Antecipar o voto útil para o primeiro turno, como querem muitos petistas, para erradicar de vez a ameaça bolsonarista, é dar ao ex-presidente Lula um cheque em branco que ele não necessariamente merece para boa parte dos que, a esta altura, dizem que votarão nele. A campanha existe para isso, para que os candidatos se mostrem, para o bem ou para mal.
Bolsonaro, por exemplo, se mostra a cada dia mais reacionário, mais anacrônico, mais odiento, prepara um golpe antidemocrático a olhos vistos. Lula continua na frente das pesquisas, tem cometido muitos erros primários, que indicam não estar ele nos melhores momentos, mas tem a vantagem inigualável de ser um democrata, embora tão populista quanto Bolsonaro.

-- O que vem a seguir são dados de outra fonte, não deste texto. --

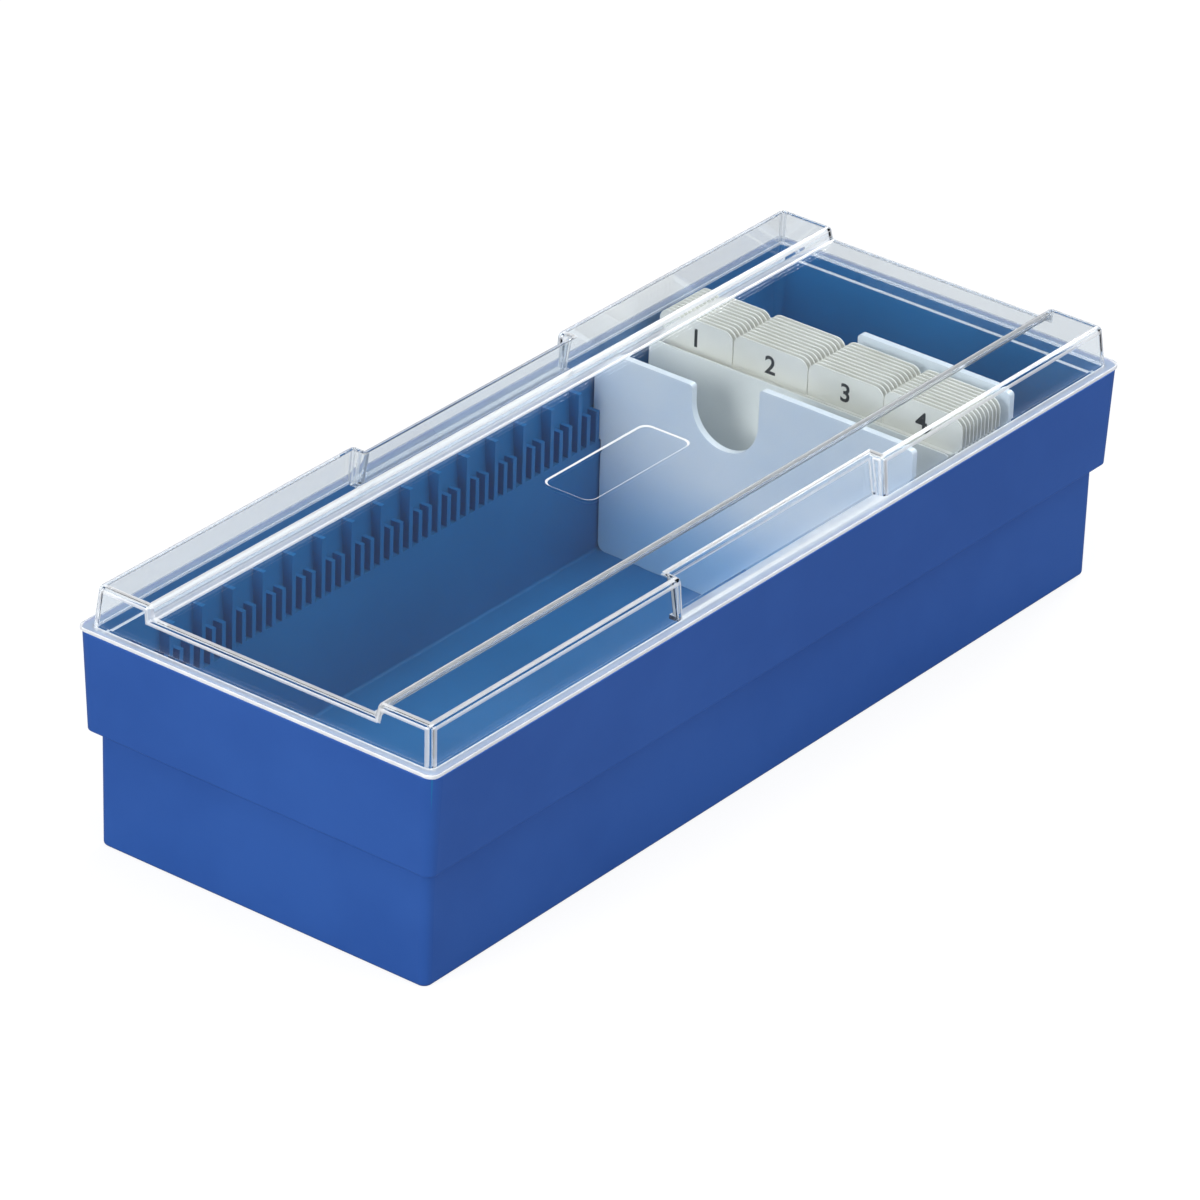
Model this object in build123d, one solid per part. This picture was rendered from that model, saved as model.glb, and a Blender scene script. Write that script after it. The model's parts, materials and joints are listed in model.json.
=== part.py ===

Mesmo que o PT não tenha retirado o termo “socialista” de seu regimentos, ou que demonstre ter uma inclinação esquerdista que impede de ter uma visão crítica de governos como os de Cuba ou Venezuela, ou que permita comparar a alemã Ângela Merkel com o protoditador sandinista Daniel Ortega, não houve nos governos petistas tentativas tão claras de golpe contra a democracia quanto agora.
A tendência autoritária dos dois lideres populistas é marca registrada desse tipo de político, seja de direita ou de esquerda. Mas Lula nunca abusou de seus poderes constitucionais como abusa Bolsonaro, nunca afrontou os poderes constitucionais. Mesmo no caso do indulto ao terrorista Cesare Batistti, naquela ocasião o Supremo Tribunal Federal dera ao presidente o direito de seguir sua decisão ou não, não foi uma afronta ao STF, apenas a explicitação de uma tendência ideológica que desculpa os crimes dos aliados. Lamentável, criticável, mas não golpista, como no caso do deputado federal (ainda?) Daniel Silveira.
Houve tentativas de controle social da mídia, rechaçadas pela opinião pública e pelo Congresso. Mas em nenhum momento se chegou tão perto da ruptura democrática quanto agora. Talvez no governo Dilma, quando a presidente, para evitar o impeachment, fez uma consulta aos militares para implantar o estado de emergência. Essa é outra diferença básica entre os dois: nunca os militares tentarão dar um golpe a favor de Lula. Resta-nos evitar que dêem o golpe a favor de Bolsonaro, antes ou depois da eleição.
Mesmo a terceira via tendo se desintegrado devido a interesses pessoais de seus membros, os candidatos estarão nas campanhas se mostrando ao público. Se João Doria conseguir ser homologado na convenção do PSDB, o que ainda não está garantido, terá tempo de televisão para reverter a rejeição que tem no eleitorado. Também Simone Tebet, que talvez seja a candidata do PMDB porque parece não ter chance de vencer, pode se impor ao seu próprio partido. Ciro Gomes, que continua em terceiro lugar com a saída de Moro, terá mais chance de vender suas idéias.
Não há sentido em votar em quem não se quer logo no primeiro turno, dando um voto de confiança a candidatos que não merecem. No segundo turno, se o candidato “menos ruim” tiver risco de perder para o que você considera “o pior”, vote no menos ruim. Se não houver esse risco, votar em branco, nulo ou se abster é uma opção perfeitamente válida.